BioComp: Identifying Spatial Motifs for Classification of Protein Structure and Function
Principal Investigator: Wei Wang
Funding Agency: The National Science Foundation
Agency Number: CCF-0523875
Abstract
A central tenet of molecular biology is that a protein's function is determined by its structure. The Protein Structure Initiative (http://www.nigms.nih.gov/psi/) and other recent efforts have targeted the accurate determination of protein structures for all genes encoded in genomes. The result has been a rapid increase in the number of proteins for which the 3D structure is known, which has enabled a new computational approach to the study of protein structure and function based upon recurring amino-acid packing patterns or spatial motifs in a collection of known protein structures. These spatial motifs may correlate with experimental measurements of protein function or with specific protein families.
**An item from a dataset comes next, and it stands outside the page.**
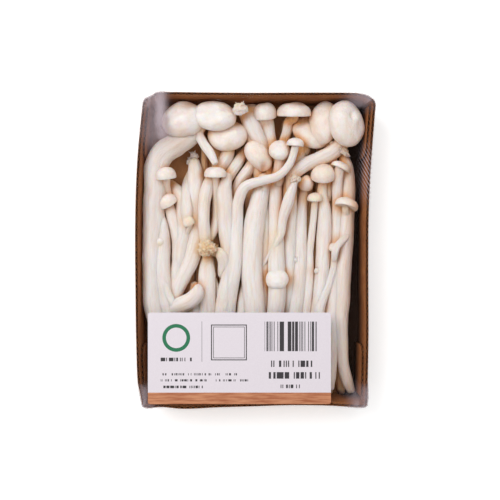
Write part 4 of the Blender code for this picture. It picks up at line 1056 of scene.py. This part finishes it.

Our preliminary work supports the premise that such spatial motifs may be a more suitable starting point for protein function research than sequence level motifs. In this project, we propose to undertake a comprehensive analysis of protein structures. We will mine the protein structures available in the PDB (Protein Data Bank) for spatial motifs, and construct each protein's signature as a combination of such motifs. Similarity measures between the signatures can serve as the basis of various predictions of protein structural and functional classifications. We will look for family specific motifs (measured by enrichment significance) and significant associations between occurrences of spatial motifs. This project will integrate novel techniques to link recurring structural patterns in protein families with protein function. The proposed studies will have significant impact on modern structural biology. Recent studies, including those conducted by our group, indicate that protein spatial motifs can be used for effective protein annotation, comparison, and classification. It will advance the frontiers of biology research by providing a novel, high-throughput mechanism for discovering, evaluating and annotating functionally significant spatial motifs derived from protein classifications - making a fundamental impact on the way biologists propose and test hypotheses that relate protein structure and function. Broader Impacts of this research include interdisciplinary collaboration and training, a multitude of educational impacts, and outreach to underrepresented minorities in the sciences.